I click on video one, and, at first glance, it seems that I’m watching an audition video of some kind. The background is pitch black; there’s a table with a pretty woman sitting behind it, reading from a book. All very nice, but all very boring. I’m still wondering how this managed to garner 16 million hits. I persevere and so does the woman.

Suddenly, she tenses. It’s an almost imperceptible change in her body language, but it’s there. I look more carefully. A few seconds later, there’s a catch in her voice and she trips over a word. She pauses as if to steady her breathing. Up until then, I’d only been paying half-hearted attention to the words—assuming it was an audition tape, I thought I was meant to hear the subtle inflections of her melodic voice—but suddenly, I’m much more attentive. Who is this woman? Is it the part she is auditioning for? Or is it the writing?

Her body goes through a series of reactions. She looks strained, as if fighting to stay in control. A couple of times, she has to make a visible effort to swallow and continue reading. She stutters more and more often, but doesn’t bother correcting herself anymore. She stops a few more times, giggles nervously, but continues. By the end, her hands are shaking and her shoulders are tense, but no matter how her body behaves, she keeps reading. Relentlessly. Stubbornly.
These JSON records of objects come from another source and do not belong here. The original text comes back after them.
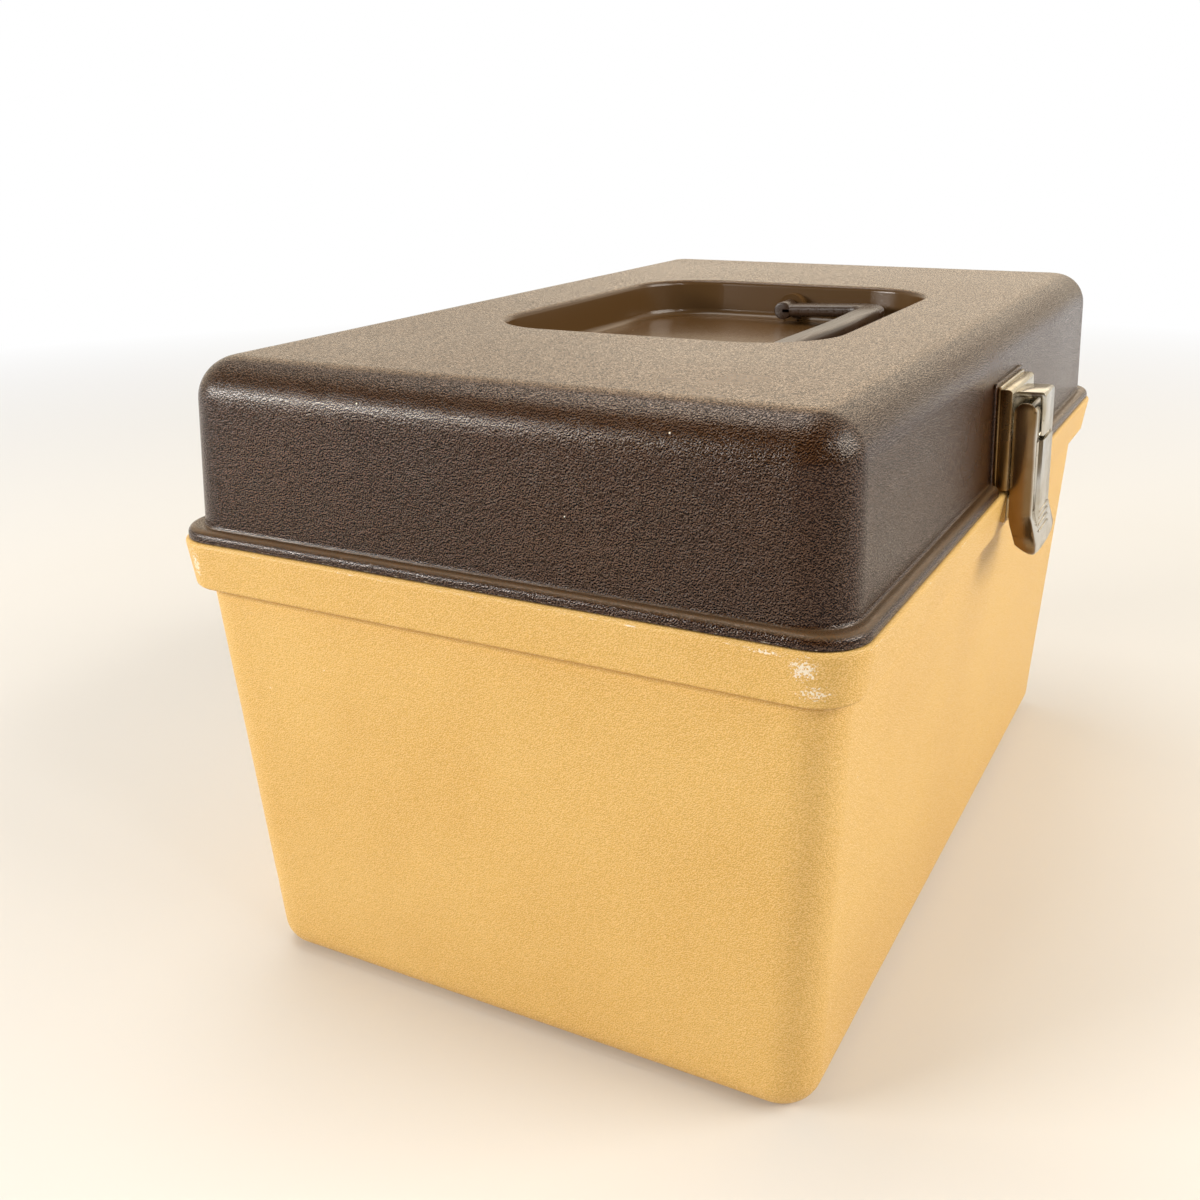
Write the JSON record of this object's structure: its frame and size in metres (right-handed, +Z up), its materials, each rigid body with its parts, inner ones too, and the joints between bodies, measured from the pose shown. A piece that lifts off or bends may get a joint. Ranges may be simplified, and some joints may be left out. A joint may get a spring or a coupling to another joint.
{
  "type": "sewing box",
  "caption": "Tan plastic sewing box with a hinged brown lid, a folding carry handle, a metal draw latch and a lift-out tray with spool pegs.",
  "frame": {"origin": "middle of the underside, on the surface that the box stands on", "axes": "+X along the length to the right as seen from the latch side, +Y from the latch towards the hinges, +Z up"},
  "size_m": [0.3552, 0.2347, 0.2044],
  "materials": {
    "lid_brown": "satin pebble grain",
    "base_tan": "satin pebble grain",
    "tray_cream": "satin",
    "latch_nickel": "worn bright plating",
    "spring_steel": "satin",
    "hinge_steel": "worn bright plating",
    "pin_steel": "satin",
    "rivet_steel": "satin"
  },
  "bodies": {
    "base": {"base_shell": "base_tan", "hinge_base_leaf_left": "hinge_steel", "hinge_base_leaf_right": "hinge_steel", "hinge_pin_left": "pin_steel", "hinge_pin_right": "pin_steel", "hinge_rivets_base": "rivet_steel", "hinge_washers_base": "rivet_steel", "latch_catch": "latch_nickel", "catch_rivets": "rivet_steel", "catch_washers": "rivet_steel"},
    "lid": {"lid_shell": "lid_brown", "hinge_lid_leaf_left": "hinge_steel", "hinge_lid_leaf_right": "hinge_steel", "hinge_rivets_lid": "rivet_steel", "hinge_washers_lid": "rivet_steel", "latch_back_plate": "latch_nickel", "latch_keeper": "latch_nickel", "latch_strap": "latch_nickel", "latch_pin": "pin_steel", "latch_rivets": "rivet_steel", "latch_backing_plate": "rivet_steel", "handle_pin_left": "pin_steel", "handle_pin_right": "pin_steel"},
    "handle": {"carry_handle": "lid_brown"},
    "latch": {"latch_lever": "latch_nickel", "latch_spring_tongue": "spring_steel"},
    "tray": {"tray_shell": "tray_cream", "spool_peg_1": "tray_cream", "spool_peg_2": "tray_cream", "spool_peg_3": "tray_cream", "spool_peg_4": "tray_cream", "spool_peg_5": "tray_cream", "spool_peg_6": "tray_cream", "spool_peg_7": "tray_cream", "spool_peg_8": "tray_cream"}
  },
  "joints": [
    {"name": "lid_hinge", "type": "hinge", "parent": "base", "child": "lid", "pos_m": [0, 0.1119, 0.15], "axis": [-1, 0, 0], "range_deg": [0, 105]},
    {"name": "handle_swing", "type": "hinge", "parent": "lid", "child": "handle", "pos_m": [0, 0, 0.1952], "axis": [-1, 0, 0], "range_deg": [0, 175]},
    {"name": "latch_swing", "type": "hinge", "parent": "lid", "child": "latch", "pos_m": [0, -0.1125, 0.17692], "axis": [-1, 0, 0], "range_deg": [0, 100]},
    {"name": "tray_lift", "type": "slide", "parent": "base", "child": "tray", "axis": [0, 0, 1], "range_m": [0, 0.03]}
  ]
}
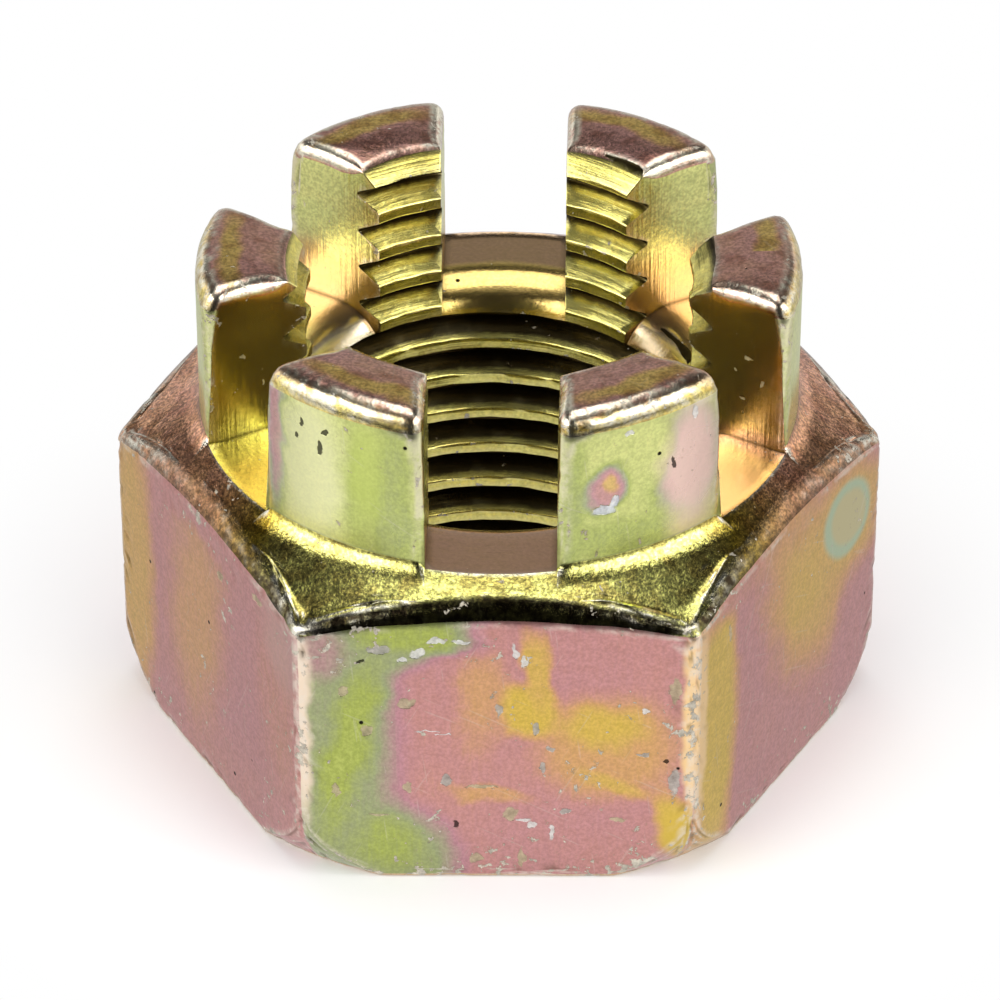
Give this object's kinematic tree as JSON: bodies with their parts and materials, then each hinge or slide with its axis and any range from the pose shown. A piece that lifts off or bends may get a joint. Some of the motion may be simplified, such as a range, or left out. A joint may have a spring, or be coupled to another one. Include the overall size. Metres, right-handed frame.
{
  "type": "castle nut",
  "caption": "Hexagonal castle nut: a threaded nut with a slotted round crown that takes a split pin.",
  "frame": {"origin": "centre of the bearing face, on the thread's axis", "axes": "+Z along the thread's axis, from the bearing face up to the crown; +X towards a corner of the hexagon, +Y square to a flat"},
  "size_m": [0.0218, 0.019, 0.0148],
  "materials": {
    "yellow_zinc": "steel with glossy yellow chromated zinc plating, iridescent from olive through gold to rose, with small chips and scratches"
  },
  "bodies": {
    "root": {"castle_nut": "yellow_zinc"}
  },
  "joints": []
}
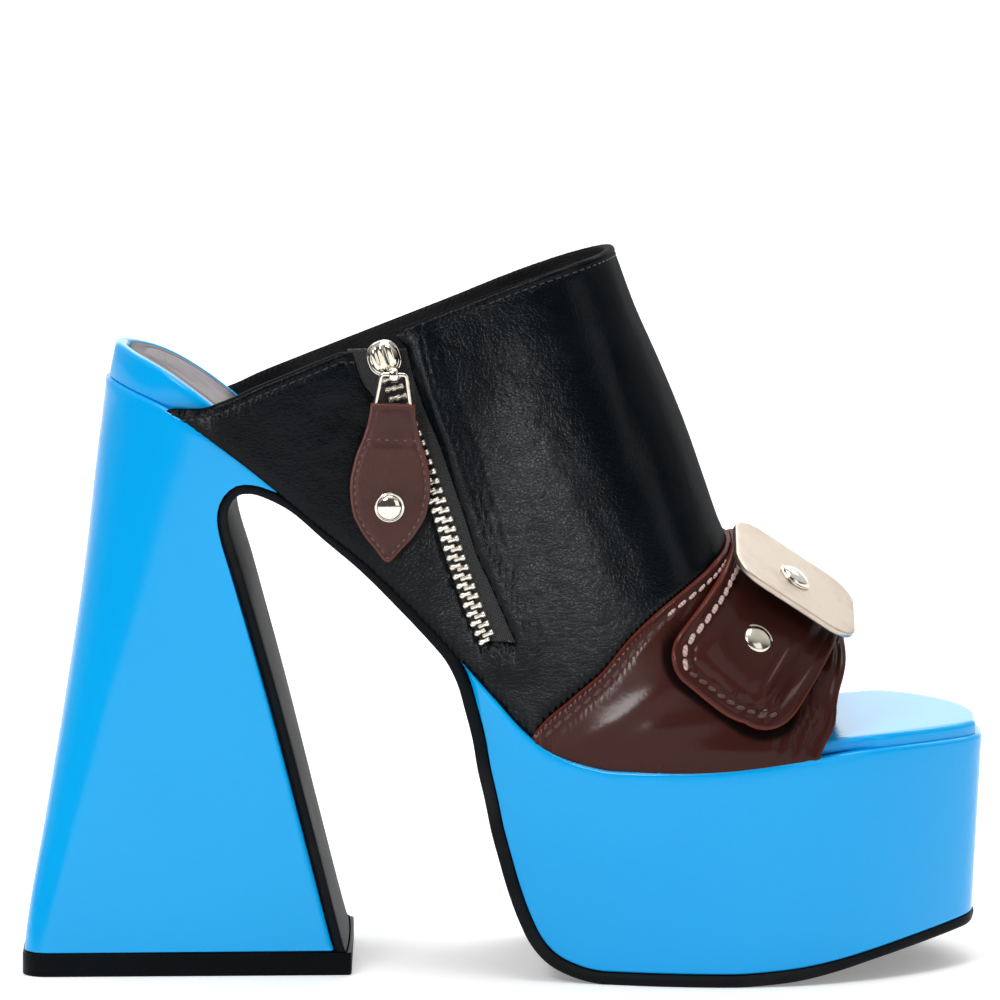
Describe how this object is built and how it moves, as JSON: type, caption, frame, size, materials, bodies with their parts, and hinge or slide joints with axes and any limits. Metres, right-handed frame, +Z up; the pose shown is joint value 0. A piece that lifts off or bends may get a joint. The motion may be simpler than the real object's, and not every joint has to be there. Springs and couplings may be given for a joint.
{
  "type": "platform mule sandal",
  "caption": "High platform mule sandal for the right foot, with a flared block heel, open toe and heel, a side zip and a buckled strap over the toes.",
  "frame": {"origin": "centre of the bounding box on the ground plane, under the sole", "axes": "+X towards the toe, +Y towards the inner (medial) side, +Z up"},
  "size_m": [0.2396, 0.0974, 0.1802],
  "materials": {
    "outsole_rubber": "satin dark brown-black sheet",
    "lift_rubber": "matt black",
    "blue_patent": "bright blue patent, high gloss",
    "sock_leather": "smooth, soft sheen",
    "black_leather": "fine grain, semi-gloss",
    "brown_patent": "dark brown patent, glossy",
    "brown_leather": "smooth brown, satin",
    "pale_gold": "pale gold, satin",
    "nickel": "polished nickel",
    "zip_tape": "black woven tape"
  },
  "bodies": {
    "shoe": {"outsole": "outsole_rubber", "platform": "blue_patent", "heel_block": "blue_patent", "top_lift": "lift_rubber", "insole_board": "blue_patent", "heel_sock": "sock_leather", "vamp": "black_leather", "toe_strap": "brown_patent", "buckle_strap": "brown_patent", "buckle_plate": "pale_gold", "plate_stud": "nickel", "belt_stud": "nickel", "zip_tape": "zip_tape", "zip_chain": "nickel", "zip_slider": "nickel"},
    "zip_pull": {"pull_bail": "nickel", "pull_tab": "brown_leather", "pull_stud": "nickel"}
  },
  "joints": [
    {"name": "pull_swing", "type": "hinge", "parent": "shoe", "child": "zip_pull", "pos_m": [-0.02697, -0.03131, 0.1514], "axis": [-1, 0, 0], "range_deg": [0, 150]}
  ]
}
By now I’m thoroughly confused. My brain is unable to decide whether it ought to focus on her voice and words or the astonishing changes in her person. The whole exercise is so intense, it’s impossible to do justice to both at the same time. Within a few seconds, the winner chooses itself—there’s no way I can tear my eyes away from what they’re witnessing. The video ends with the woman announcing her name and that of the author and book she’s reading from. She’s smiling a smile that is part relief and part surprise—almost as if she didn’t know that this is how the audition would conclude.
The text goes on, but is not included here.